Quarterback Colt McCoy may be opening eyes around the league with his solid play. He’s also making the Browns reconsider if they should be so anxious to trade him.

McCoy had his second straight solid, albeit brief, outing. He went 4-for-6 for 58 yards and a 97.9 rating.

McCoy looked similarly sharp last August before struggling throughout the regular season. But he’s more comfortable in his second season in the West Coast Offense, and looks like a stud compared to Green Bay backup Graham Harrell, who is shorter with a weaker arm.

Not only is McCoy six years younger and almost $2 million cheaper than Seneca Wallace, he’s better. McCoy could fill in as the starter for an extended period and give the Browns a chance. He’ll never be a big-time No. 1, but looks like a quality, longtime backup in the league.

Nevertheless, if Green Bay or New Orleans offers a fourth- or fifth-round pick in the next couple of weeks, president Mike Holmgren and Heckert will be tempted. If a third-rounder’s on the table, McCoy will be on his way out of town.

Rookies rock

The Packers aren’t known for their running game, but Cleveland’s run defense was still much improved from a week earlier. Rookie defensive tackles John Hughes and Billy Winn started and held their own as the Browns held the Packers to 69 yards and a 3.8 average.

Hughes, a third-rounder, has opened his career with two good games. He is stout at the point of attack and showed good awareness by recognizing a screen, slowing it down and making the tackle. Winn’s quickness was obvious in the pass rush.

Heckert has spent two years trying to build depth and it’s starting to show up across the defense. Despite injuries sidelining six starters and nickelback Dimitri Patterson, the Browns weren’t exposed at any level against the Packers.

Other concerns

Shurmur reiterated there’s a lot of work to be done before the opener.

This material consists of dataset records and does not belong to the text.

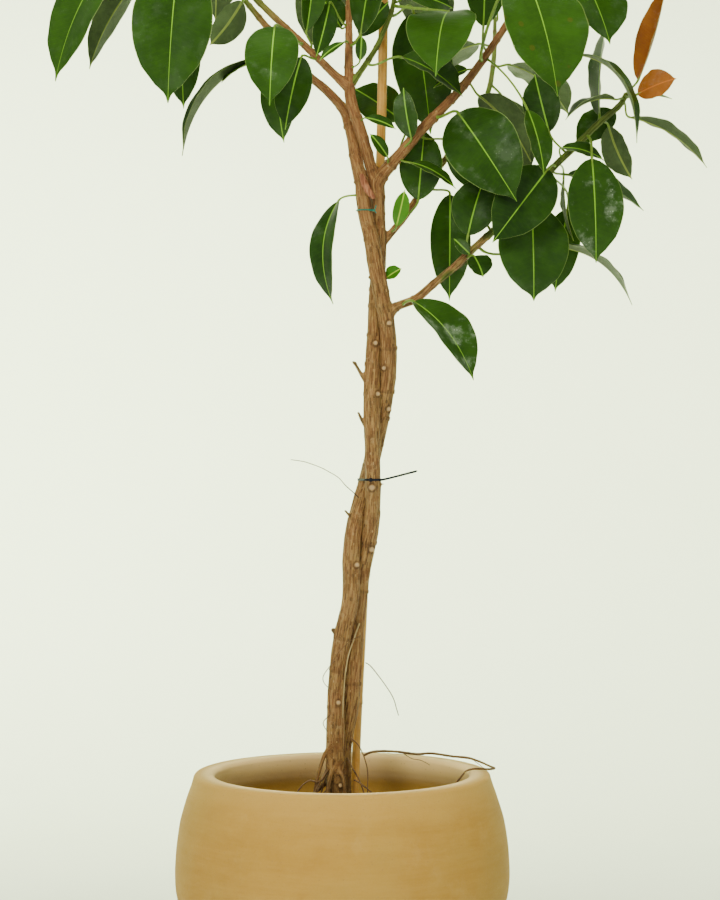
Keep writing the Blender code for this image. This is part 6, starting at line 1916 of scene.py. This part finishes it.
def leaf_piece(name, leaf, routes, slot_name, replaced, look, kind="grown"):
    """A leaf: a thin blade with a raised midrib below and a groove above, on a round stalk."""
    limb, height, base, tip, width, faces_way, bow, fold = leaf
    rng = random.Random(name)
    start, out = stalk_start(routes[limb], height, base)
    base, tip, faces_way = Vector(base), Vector(tip), Vector(faces_way).normalized()
    length = (tip - base).length
    bend = (base + tip) / 2 + faces_way * bow * length * 2
    rows = sizes().leaf_rows
    shares = [1 - (1 - row / rows) ** 1.12 for row in range(rows + 1)]
    path = [base * (1 - t) ** 2 + bend * 2 * t * (1 - t) + tip * t**2 for t in shares]
    ahead, side = carried_frames(path, len(path) // 2, faces_way)
    wave = sizes().margin_wave * rng.uniform(0.5, 1.3)
    phases = [rng.uniform(0, 6.28) for _ in range(4)]
    curl = rng.uniform(-0.03, 0.10)
    twist = rng.uniform(-0.10, 0.10)
    thick = sizes().leaf_thickness / CM
    columns = LEAF_COLUMNS
    verts, places, uvs = [], [], []
    for layer in (1, -1):
        along = 0.0
        for row, (t, point) in enumerate(zip(shares, path)):
            along += (point - path[row - 1]).length if row else 0.0
            half = blade_half_width(t, width)
            up = side[row].cross(ahead[row])
            tilt = Matrix.Rotation(twist * math.sin(math.pi * t), 3, ahead[row])
            lift = math.radians(fold) * (1 - 0.5 * spread(t, 0.75, 1.0))
            for u in columns:
                reach = abs(u)
                eased = math.sqrt(u * u + 0.012) - math.sqrt(0.012)
                ripple = math.sin(t * 13 + phases[0] + (1.7 if u > 0 else 0)) + 0.5 * math.sin(t * 29 + phases[1])
                rise = half * (math.sin(lift) * eased - curl * reach**4 + wave * ripple * reach**3)
                rise += thick * 0.5 * layer * (1.0 if reach < 0.9 else 0.55)
                beside = u * half
                if layer > 0:
                    rise -= 0.035 * math.exp(-((beside / 0.09) ** 2)) * (1 - 0.7 * t)
                else:
                    rise -= 0.13 * math.exp(-((beside / 0.11) ** 2)) * (1 - 0.75 * t)
                offset = tilt @ (side[row] * beside * math.cos(lift * 0.9) + up * rise)
                verts.append(point + offset)
                places.append((beside * CM, along * CM, reach))
                uvs.append((0.5 + u * 0.5, t))
    layer_size = len(path) * len(columns)
    faces, indices = [], []
    for row in range(rows):
        for column in range(len(columns) - 1):
            a = row * len(columns) + column
            quad = (a, a + 1, a + len(columns) + 1, a + len(columns))
            faces.append(quad)
            faces.append(tuple(index + layer_size for index in reversed(quad)))
            indices += [0, 1]
    rim = rim_faces(len(path), len(columns), layer_size)
    faces += rim
    indices += [2] * len(rim)
    verts = [lifted(*vert) for vert in verts]
    stalk_verts, stalk_faces = leaf_stalk(start, out, path, side, ahead, width)
    offset = len(verts)
    verts += stalk_verts
    faces += [tuple(index + offset for index in face) for face in stalk_faces]
    indices += [3] * len(stalk_faces)
    places += [(0.0, 0.0, 0.0)] * len(stalk_verts)
    uvs += [(0.5, 0.0)] * len(stalk_verts)
    return mesh_piece(
        name, verts, faces, leaf_materials(kind), slot_name, replaced, indices,
        {"leaf_place": places, "leaf_look": [look] * len(verts)}, uvs,
    )


def leaf_stalk(start, out, path, side, ahead, width):
    """A round stalk from the bark to the blade, running on under the midrib's start."""
    base = path[0]
    first = ahead[0]
    reach = (base - start).length / 3
    rows = []
    steps = 12
    thin = 0.10 + 0.010 * width
    for step in range(steps + 1):
        t = step / steps
        point = (
            start * (1 - t) ** 3 + (start + out * reach) * 3 * t * (1 - t) ** 2
            + (base - first * reach) * 3 * t**2 * (1 - t) + base * t**3
        )
        swell = 1 + 0.35 * math.exp(-((t / 0.12) ** 2)) + 0.22 * math.exp(-(((1 - t) / 0.1) ** 2))
        rows.append((*point, thin * swell))
    run = max(2, len(path) // 8)
    for index in range(1, run + 1):
        below = side[index].cross(ahead[index]) * -0.05
        rows.append((*(path[index] + below), thin * (1 - 0.8 * index / run)))
    verts, faces, _ = tube_parts(rows, 10)
    return verts, faces


def leaf_materials(kind):
    """The upper side, lower side, margin and stalk of a grown, fresh or young leaf."""
    label = {"grown": "Leaf", "fresh": "Fresh leaf", "young": "Young leaf"}[kind]
    return [
        material(f"{label} upper side", paint_upper(kind)),
        material(f"{label} lower side", paint_lower(kind)),
        material("Leaf margin", paint_margin),
        material("Leaf stalk", paint_stalk),
    ]


def leaf_look(name):
    """Brightness, dust and burnt spots of a leaf, from its own seed unless LOOKS names it."""
    rng = random.Random(name + " look")
    usual = (rng.uniform(0.0, 0.30), rng.uniform(0.05, 0.30), 0.0)
    return LOOKS.get(name, usual)


def make_leaves():
    routes = all_routes()
    pieces = []
    for number, leaf in enumerate(LEAVES, 1):
        node_name = f"leaf_{number:02d}"
        kind = KINDS.get(node_name, "grown")
        pieces.append(
            leaf_piece(f"blade_{number:02d}", leaf, routes, "leaf", [node_name], leaf_look(node_name), kind)
        )
    return pieces


def make_small_leaves():
    """Small and half-hidden leaves between the larger ones."""
    routes = all_routes()
    pieces = []
    for number, (kind, *leaf) in enumerate(SMALL_LEAVES, 1):
        name = f"small_leaf_{number:02d}"
        pieces.append(leaf_piece(name, leaf, routes, "leaf", [], leaf_look(name), kind))
    return pieces


def make_shoots():
    """The young twigs with their leaves and end buds."""
    routes = all_routes()
    pieces = []
    for name in SHOOTS:
        pieces.append(twig_piece(name, routes[name]))
        own = [leaf for leaf in SHOOT_LEAVES if leaf[0] == name]
        for number, leaf in enumerate(own, 1):
            piece_name = f"{name}_leaf_{number}"
            pieces.append(leaf_piece(piece_name, leaf, routes, "young_shoot", [name], leaf_look(piece_name)))
    return pieces


def twig_piece(name, route):
    """A green twig with ring scars and a pointed bud."""
    knots = limb_knots(route, len(name))

    def shape(distance, angle, radius):
        ring = min((abs(distance - knot) for knot in knots), default=1.0)
        skin = 0.04 * noise.noise(Vector((math.cos(angle) * 3, math.sin(angle) * 3, distance * 60)))
        return radius * (1 + skin) + 0.0004 * math.exp(-((ring / 0.0015) ** 2))

    verts, faces, grain = tube_parts(smooth(route, 0.3), 18, shape)
    marks = []
    for value in grain:
        ring = min((abs(value[2] - knot) for knot in knots), default=1.0)
        marks.append((0.7 * math.exp(-((ring / 0.0011) ** 2)), 0.0, 0.0))
    end, before = Vector(route[-1][:3]), Vector(route[-2][:3])
    ahead = (end - before).normalized()
    bud_rows = [
        (*(end + ahead * share * 2.4), 0.22 * max(math.sin(math.pi * (0.28 + 0.70 * share)), 0.05))
        for share in [step / 10 for step in range(11)]
    ]
    bud_verts, bud_faces, bud_grain = tube_parts(bud_rows, 14)
    marks += [(0.0, 0.0, 0.9)] * len(bud_verts)
    verts, faces, grain = joined([(verts, faces, grain), (bud_verts, bud_faces, bud_grain)])
    return mesh_piece(
        f"{name}_twig", verts, faces, [material("Green twig", paint_twig)], "young_shoot", [name],
        attributes={"grain": grain, "marks": marks},
    )


# Stage


def make_stage():
    """A pale floor that curves up behind the plant, soft studio lights and the camera."""
    profile = [(-6.0, 0.0), (1.3, 0.0)]
    profile += [(1.3 + 0.9 * math.sin(a), 0.9 - 0.9 * math.cos(a)) for a in [math.radians(6 * s) for s in range(1, 16)]]
    profile += [(2.2, 6.0)]
    verts = [(x, y, z) for y, z in profile for x in (-6.0, 6.0)]
    faces = [(2 * i, 2 * i + 1, 2 * i + 3, 2 * i + 2) for i in range(len(profile) - 1)]
    mesh = bpy.data.meshes.new("pale_floor")
    mesh.from_pydata(verts, [], faces)
    mesh.materials.append(material("Pale floor", paint_floor))
    mesh.shade_smooth()
    floor = bpy.data.objects.new("pale_floor", mesh)
    bpy.context.scene.collection.objects.link(floor)
    for name, place, target, size, power, colour in LIGHTS:
        lamp = bpy.data.lights.new(name, "AREA")
        lamp.shape = "RECTANGLE"
        lamp.size, lamp.size_y = size
        lamp.energy = power
        lamp.color = colour
        lamp.spread = math.radians(WALL_SPREAD if "wall" in name else 180)
        holder = bpy.data.objects.new(name, lamp)
        holder.location = place
        holder.rotation_euler = (Vector(target) - Vector(place)).to_track_quat("-Z", "Y").to_euler()
        holder.visible_glossy = name == "Window light"
        bpy.context.scene.collection.objects.link(holder)
    world = bpy.data.worlds.new("Pale room")
    world.use_nodes = True
    world.node_tree.nodes["Background"].inputs["Color"].default_value = (0.95, 1.0, 0.90, 1.0)
    world.node_tree.nodes["Background"].inputs["Strength"].default_value = WORLD_STRENGTH
    bpy.context.scene.world = world
    lens = bpy.data.cameras.new("Camera")
    lens.sensor_width = 36.0
    lens.lens = 85.8
    camera = bpy.data.objects.new("Camera", lens)
    camera.location = (0.024, -2.90, 0.76)
    camera.rotation_euler = (math.radians(90), 0, 0)
    bpy.context.scene.collection.objects.link(camera)
    bpy.context.scene.camera = camera
    return [floor]


# Operators and panel


class PlantBuilder:
    """What all the operators share: they run a maker and fail if it made nothing."""

    bl_options = {"REGISTER", "UNDO"}
    maker = None

    def execute(self, context):
        pieces = type(self).maker()
        if not pieces:
            raise RuntimeError(f"{self.bl_label} made no pieces")
        self.report({"INFO"}, f"{self.bl_label}: {len(pieces)} pieces")
        return {"FINISHED"}


class PLANT_OT_pot(PlantBuilder, bpy.types.Operator):
    """Build the clay pot"""

    bl_idname = "plant.pot"
    bl_label = "Clay pot"
    maker = staticmethod(make_pot)


class PLANT_OT_soil(PlantBuilder, bpy.types.Operator):
    """Build the potting soil with its chips and grit"""

    bl_idname = "plant.soil"
    bl_label = "Potting soil"
    maker = staticmethod(make_soil)


class PLANT_OT_stems(PlantBuilder, bpy.types.Operator):
    """Build the two twined stems with their limbs"""

    bl_idname = "plant.stems"
    bl_label = "Stems"
    maker = staticmethod(make_stems)


class PLANT_OT_cane(PlantBuilder, bpy.types.Operator):
    """Build the bamboo cane"""

    bl_idname = "plant.cane"
    bl_label = "Bamboo cane"
    maker = staticmethod(make_cane)


class PLANT_OT_roots(PlantBuilder, bpy.types.Operator):
    """Build the loose and clinging roots"""

    bl_idname = "plant.roots"
    bl_label = "Roots"
    maker = staticmethod(make_roots)


class PLANT_OT_ties(PlantBuilder, bpy.types.Operator):
    """Build the wire tie, the cable tie and the dry sheath"""

    bl_idname = "plant.ties"
    bl_label = "Ties"
    maker = staticmethod(make_ties)


class PLANT_OT_leaves(PlantBuilder, bpy.types.Operator):
    """Build the large leaves"""

    bl_idname = "plant.leaves"
    bl_label = "Leaves"
    maker = staticmethod(make_leaves)


class PLANT_OT_small_leaves(PlantBuilder, bpy.types.Operator):
    """Build the small and half-hidden leaves"""

    bl_idname = "plant.small_leaves"
    bl_label = "Small leaves"
    maker = staticmethod(make_small_leaves)


class PLANT_OT_shoots(PlantBuilder, bpy.types.Operator):
    """Build the young shoots of the crown"""

    bl_idname = "plant.shoots"
    bl_label = "Young shoots"
    maker = staticmethod(make_shoots)


class PLANT_OT_stage(PlantBuilder, bpy.types.Operator):
    """Set up the floor, the lights and the camera"""

    bl_idname = "plant.stage"
    bl_label = "Stage"
    maker = staticmethod(make_stage)


OPERATORS = (
    PLANT_OT_pot,
    PLANT_OT_soil,
    PLANT_OT_stems,
    PLANT_OT_cane,
    PLANT_OT_roots,
    PLANT_OT_ties,
    PLANT_OT_leaves,
    PLANT_OT_small_leaves,
    PLANT_OT_shoots,
    PLANT_OT_stage,
)


class PLANT_PT_panel(bpy.types.Panel):
    """The plant's sizes, colours and builders"""

    bl_idname = "PLANT_PT_panel"
    bl_label = "Potted rubber plant"
    bl_space_type = "VIEW_3D"
    bl_region_type = "UI"
    bl_category = "Plant"

    def draw(self, context):
        layout = self.layout
        for settings in (context.scene.plant_sizes, context.scene.plant_colours):
            column = layout.column(align=True)
            for name in type(settings).__annotations__:
                column.prop(settings, name)
        column = layout.column(align=True)
        for operator in OPERATORS:
            column.operator(operator.bl_idname)


CLASSES = (PlantSizes, PlantColours, *OPERATORS, PLANT_PT_panel)


def register():
    for cls in CLASSES:
        bpy.utils.register_class(cls)
    bpy.types.Scene.plant_sizes = bpy.props.PointerProperty(type=PlantSizes)
    bpy.types.Scene.plant_colours = bpy.props.PointerProperty(type=PlantColours)


def unregister():
    del bpy.types.Scene.plant_colours
    del bpy.types.Scene.plant_sizes
    for cls in reversed(CLASSES):
        bpy.utils.unregister_class(cls)


def main():
    register()
    for operator in OPERATORS:
        group_name, action = operator.bl_idname.split(".")
        getattr(getattr(bpy.ops, group_name), action)()


if __name__ == "__main__":
    main()
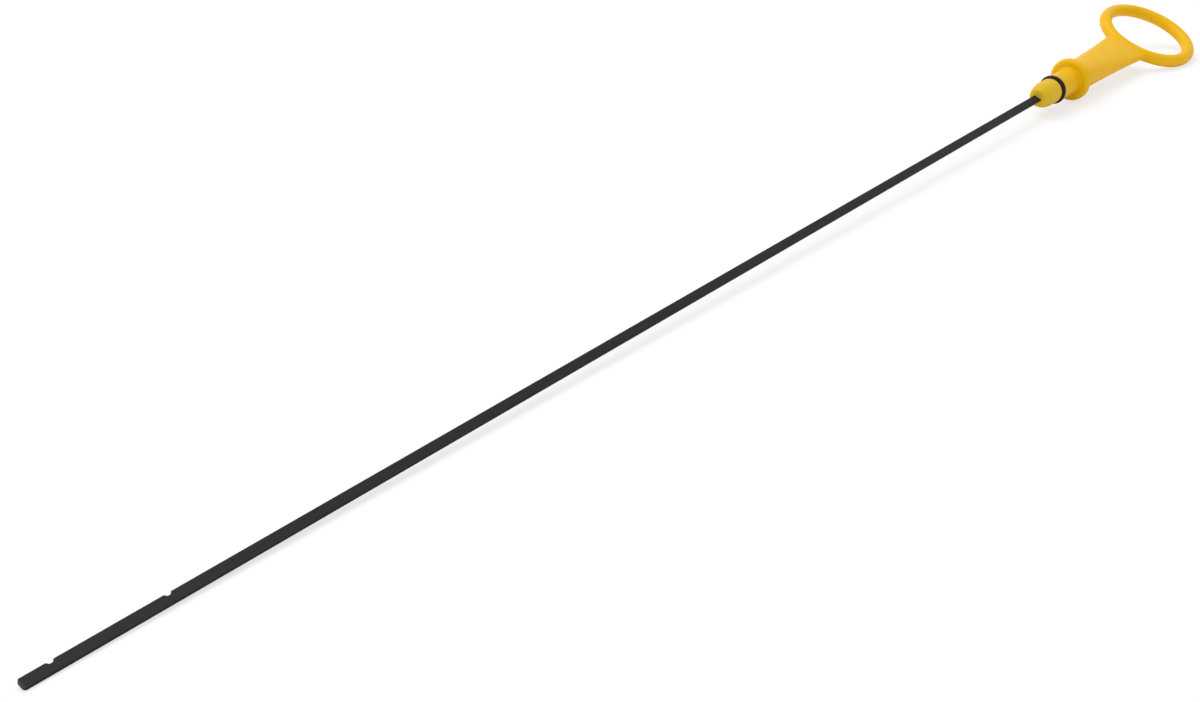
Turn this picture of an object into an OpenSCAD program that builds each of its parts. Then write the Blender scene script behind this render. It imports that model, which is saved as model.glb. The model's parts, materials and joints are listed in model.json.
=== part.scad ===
// Engine oil dipstick: a sprung steel blade moulded into a yellow ring handle with an O-ring seal.
// Built straight along X with the tip at -X, then laid down as it comes to rest on a flat surface.

/* [Blade] */
// Length of blade that shows between the tip and the handle's nose
blade_len = 397; // [250:1:650]
// Width of the steel strip
blade_w = 2.9; // [2.5:0.1:4]
// Thickness of the steel strip
blade_t = 0.75; // [0.5:0.05:1.1]
// Radius of the strip's rolled edges
blade_edge_r = 0.2; // [0.1:0.05:0.24]
// Radius of the tip's two corners
tip_r = 0.9; // [0.3:0.1:1.1]

/* [Level marks] */
// Distance from the tip to the middle of the low mark
low_mark = 7.5; // [4:0.5:30]
// Distance from the low mark to the full mark
mark_gap = 28.3; // [10:0.1:60]
// Depth of each notch in the blade's edge
notch_depth = 0.7; // [0.3:0.05:0.9]
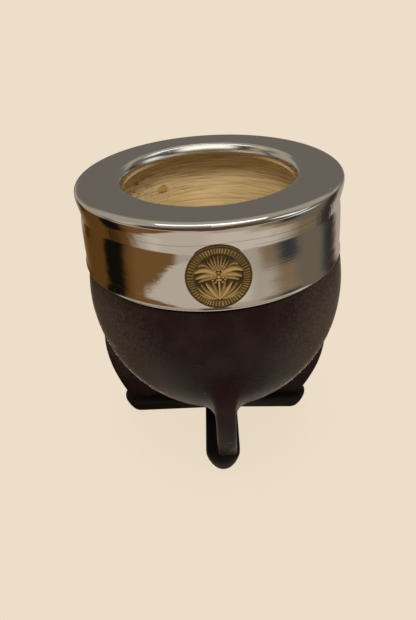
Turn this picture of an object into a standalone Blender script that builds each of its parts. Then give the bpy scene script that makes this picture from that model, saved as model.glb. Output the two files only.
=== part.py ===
"""Mate gourd cup: a calabash shell in a leather skin with four legs, under a steel collar.

The cup stands on z = 0 with its axis on Z, its front leg and its medallion towards -Y.
Lengths are in millimetres here and become metres in the meshes. Heights count from the floor.
"""
import math

import bmesh
import bpy
import numpy as np

MM = 0.001
GAP = 0.3                      # clearance between neighbouring pieces

# Whole cup
HEIGHT = 111.25                # top of the steel plate, at its inner edge
TURN_STEPS = 48                # facets round a turned piece

# Belly: two half ellipsoids that share the widest circle
BELLY_RADIUS = 49.5
BELLY_SHIFT = 0.45             # the skin bulges a little more towards +X
BELLY_WIDEST_Z = 67.5
BELLY_LOW_HALF = 54.0          # semi-height below the widest circle
BELLY_HIGH_HALF = 50.0         # semi-height above it
BELLY_STEPS = 10               # points of the turned outline from the widest circle down
LEATHER = 2.2                  # thickness of the skin
LEATHER_TOP_Z = 89.5           # the skin ends here, under the band
TUCK_RADIUS = 46.2             # the skin is pressed in under the band
TUCK_Z = 81.8                  # just above this height the skin is pressed in
TUCK_STEP = 0.6                # the pressed part's draw-in, and its rounded edge
LINING_TOP_Z = 79.8            # the turned inside starts here

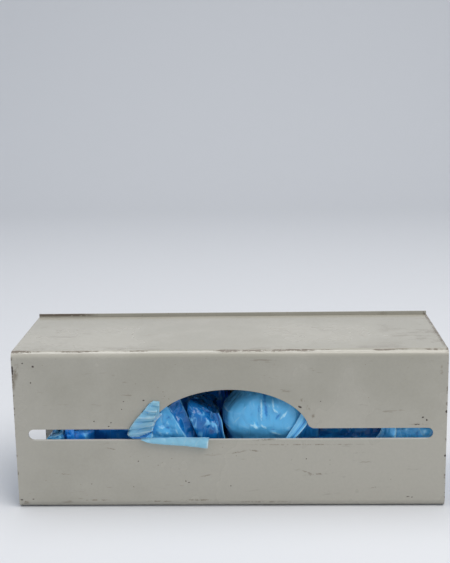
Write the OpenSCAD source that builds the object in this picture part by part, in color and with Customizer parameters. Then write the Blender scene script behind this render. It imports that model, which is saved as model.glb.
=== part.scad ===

He can start by trying to cut down on the penalties. The Browns had eight more against the Packers, including two on offensive lineman Oniel Cousins on kick attempts.

There are also still too many drops. Gordon, Greg Little and Owen Marecic had one apiece Thursday.

And the special teams are up and down. The coverage units have been generally solid, but allowed a 60-yarder to the Packers. They must always win the field-position battle to make up for their inexperience on offense.